→ **What to do**
Print the full listing exactly.

→ **Source material**
┌──
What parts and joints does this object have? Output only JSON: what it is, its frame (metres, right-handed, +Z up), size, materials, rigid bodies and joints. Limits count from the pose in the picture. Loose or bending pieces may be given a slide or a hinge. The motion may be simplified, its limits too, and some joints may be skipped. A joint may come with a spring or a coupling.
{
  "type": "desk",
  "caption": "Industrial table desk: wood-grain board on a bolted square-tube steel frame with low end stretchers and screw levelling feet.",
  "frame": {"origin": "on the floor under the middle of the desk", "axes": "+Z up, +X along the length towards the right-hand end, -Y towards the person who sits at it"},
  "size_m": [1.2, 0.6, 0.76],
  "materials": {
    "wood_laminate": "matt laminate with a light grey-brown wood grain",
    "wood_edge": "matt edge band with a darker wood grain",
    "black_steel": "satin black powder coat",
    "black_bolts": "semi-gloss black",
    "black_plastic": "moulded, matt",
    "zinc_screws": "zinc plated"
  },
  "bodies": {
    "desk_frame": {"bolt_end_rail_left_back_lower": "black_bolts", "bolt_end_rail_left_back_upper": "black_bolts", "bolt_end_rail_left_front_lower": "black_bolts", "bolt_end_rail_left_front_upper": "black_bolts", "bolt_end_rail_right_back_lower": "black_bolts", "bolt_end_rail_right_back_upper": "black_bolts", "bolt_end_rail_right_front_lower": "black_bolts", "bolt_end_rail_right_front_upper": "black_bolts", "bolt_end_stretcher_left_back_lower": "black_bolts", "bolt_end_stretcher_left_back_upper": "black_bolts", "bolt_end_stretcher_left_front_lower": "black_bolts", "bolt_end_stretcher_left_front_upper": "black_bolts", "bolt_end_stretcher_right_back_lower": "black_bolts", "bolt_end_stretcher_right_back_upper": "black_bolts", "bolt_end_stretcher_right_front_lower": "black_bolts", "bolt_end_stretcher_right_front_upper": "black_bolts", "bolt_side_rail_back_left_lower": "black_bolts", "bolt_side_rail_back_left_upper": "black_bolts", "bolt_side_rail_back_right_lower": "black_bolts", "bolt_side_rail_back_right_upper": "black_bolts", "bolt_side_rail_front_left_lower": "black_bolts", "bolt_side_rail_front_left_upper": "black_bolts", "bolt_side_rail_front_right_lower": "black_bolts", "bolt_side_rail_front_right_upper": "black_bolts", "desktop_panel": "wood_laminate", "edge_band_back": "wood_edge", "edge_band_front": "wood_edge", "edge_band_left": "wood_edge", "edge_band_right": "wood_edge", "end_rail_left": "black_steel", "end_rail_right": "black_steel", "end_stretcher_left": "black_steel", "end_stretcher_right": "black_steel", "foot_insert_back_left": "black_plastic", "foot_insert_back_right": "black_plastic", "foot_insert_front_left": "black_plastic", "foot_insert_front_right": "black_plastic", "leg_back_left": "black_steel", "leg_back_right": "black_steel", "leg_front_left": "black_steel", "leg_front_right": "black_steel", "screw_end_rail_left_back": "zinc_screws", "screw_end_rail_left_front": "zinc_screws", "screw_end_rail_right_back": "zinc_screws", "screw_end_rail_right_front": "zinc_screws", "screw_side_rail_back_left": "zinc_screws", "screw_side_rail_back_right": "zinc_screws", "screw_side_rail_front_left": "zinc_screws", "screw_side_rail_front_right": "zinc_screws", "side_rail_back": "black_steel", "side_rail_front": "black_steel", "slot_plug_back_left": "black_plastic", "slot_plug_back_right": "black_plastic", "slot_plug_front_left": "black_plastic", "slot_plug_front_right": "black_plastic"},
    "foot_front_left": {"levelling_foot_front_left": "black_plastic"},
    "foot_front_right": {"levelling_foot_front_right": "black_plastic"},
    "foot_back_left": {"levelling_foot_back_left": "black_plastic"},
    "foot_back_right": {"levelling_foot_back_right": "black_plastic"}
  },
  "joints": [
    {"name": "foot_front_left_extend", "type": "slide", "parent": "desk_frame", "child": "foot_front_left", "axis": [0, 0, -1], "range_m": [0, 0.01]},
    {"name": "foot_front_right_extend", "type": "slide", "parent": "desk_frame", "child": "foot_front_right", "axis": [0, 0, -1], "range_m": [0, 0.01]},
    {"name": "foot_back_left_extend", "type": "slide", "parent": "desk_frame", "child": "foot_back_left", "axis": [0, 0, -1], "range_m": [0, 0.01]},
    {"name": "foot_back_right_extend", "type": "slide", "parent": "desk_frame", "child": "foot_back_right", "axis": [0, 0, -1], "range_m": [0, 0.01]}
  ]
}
└──
→ **Solved problem**
What parts and joints does this object have? Output only JSON: what it is, its frame (metres, right-handed, +Z up), size, materials, rigid bodies and joints. Limits count from the pose in the picture. Loose or bending pieces may be given a slide or a hinge. The motion may be simplified, its limits too, and some joints may be skipped. A joint may come with a spring or a coupling.
{
  "type": "desk",
  "caption": "Industrial table desk: wood-grain board on a bolted square-tube steel frame with low end stretchers and screw levelling feet.",
  "frame": {"origin": "on the floor under the middle of the desk", "axes": "+Z up, +X along the length towards the right-hand end, -Y towards the person who sits at it"},
  "size_m": [1.2, 0.6, 0.76],
  "materials": {
    "wood_laminate": "matt laminate with a light grey-brown wood grain",
    "wood_edge": "matt edge band with a darker wood grain",
    "black_steel": "satin black powder coat",
    "black_bolts": "semi-gloss black",
    "black_plastic": "moulded, matt",
    "zinc_screws": "zinc plated"
  },
  "bodies": {
    "desk_frame": {"bolt_end_rail_left_back_lower": "black_bolts", "bolt_end_rail_left_back_upper": "black_bolts", "bolt_end_rail_left_front_lower": "black_bolts", "bolt_end_rail_left_front_upper": "black_bolts", "bolt_end_rail_right_back_lower": "black_bolts", "bolt_end_rail_right_back_upper": "black_bolts", "bolt_end_rail_right_front_lower": "black_bolts", "bolt_end_rail_right_front_upper": "black_bolts", "bolt_end_stretcher_left_back_lower": "black_bolts", "bolt_end_stretcher_left_back_upper": "black_bolts", "bolt_end_stretcher_left_front_lower": "black_bolts", "bolt_end_stretcher_left_front_upper": "black_bolts", "bolt_end_stretcher_right_back_lower": "black_bolts", "bolt_end_stretcher_right_back_upper": "black_bolts", "bolt_end_stretcher_right_front_lower": "black_bolts", "bolt_end_stretcher_right_front_upper": "black_bolts", "bolt_side_rail_back_left_lower": "black_bolts", "bolt_side_rail_back_left_upper": "black_bolts", "bolt_side_rail_back_right_lower": "black_bolts", "bolt_side_rail_back_right_upper": "black_bolts", "bolt_side_rail_front_left_lower": "black_bolts", "bolt_side_rail_front_left_upper": "black_bolts", "bolt_side_rail_front_right_lower": "black_bolts", "bolt_side_rail_front_right_upper": "black_bolts", "desktop_panel": "wood_laminate", "edge_band_back": "wood_edge", "edge_band_front": "wood_edge", "edge_band_left": "wood_edge", "edge_band_right": "wood_edge", "end_rail_left": "black_steel", "end_rail_right": "black_steel", "end_stretcher_left": "black_steel", "end_stretcher_right": "black_steel", "foot_insert_back_left": "black_plastic", "foot_insert_back_right": "black_plastic", "foot_insert_front_left": "black_plastic", "foot_insert_front_right": "black_plastic", "leg_back_left": "black_steel", "leg_back_right": "black_steel", "leg_front_left": "black_steel", "leg_front_right": "black_steel", "screw_end_rail_left_back": "zinc_screws", "screw_end_rail_left_front": "zinc_screws", "screw_end_rail_right_back": "zinc_screws", "screw_end_rail_right_front": "zinc_screws", "screw_side_rail_back_left": "zinc_screws", "screw_side_rail_back_right": "zinc_screws", "screw_side_rail_front_left": "zinc_screws", "screw_side_rail_front_right": "zinc_screws", "side_rail_back": "black_steel", "side_rail_front": "black_steel", "slot_plug_back_left": "black_plastic", "slot_plug_back_right": "black_plastic", "slot_plug_front_left": "black_plastic", "slot_plug_front_right": "black_plastic"},
    "foot_front_left": {"levelling_foot_front_left": "black_plastic"},
    "foot_front_right": {"levelling_foot_front_right": "black_plastic"},
    "foot_back_left": {"levelling_foot_back_left": "black_plastic"},
    "foot_back_right": {"levelling_foot_back_right": "black_plastic"}
  },
  "joints": [
    {"name": "foot_front_left_extend", "type": "slide", "parent": "desk_frame", "child": "foot_front_left", "axis": [0, 0, -1], "range_m": [0, 0.01]},
    {"name": "foot_front_right_extend", "type": "slide", "parent": "desk_frame", "child": "foot_front_right", "axis": [0, 0, -1], "range_m": [0, 0.01]},
    {"name": "foot_back_left_extend", "type": "slide", "parent": "desk_frame", "child": "foot_back_left", "axis": [0, 0, -1], "range_m": [0, 0.01]},
    {"name": "foot_back_right_extend", "type": "slide", "parent": "desk_frame", "child": "foot_back_right", "axis": [0, 0, -1], "range_m": [0, 0.01]}
  ]
}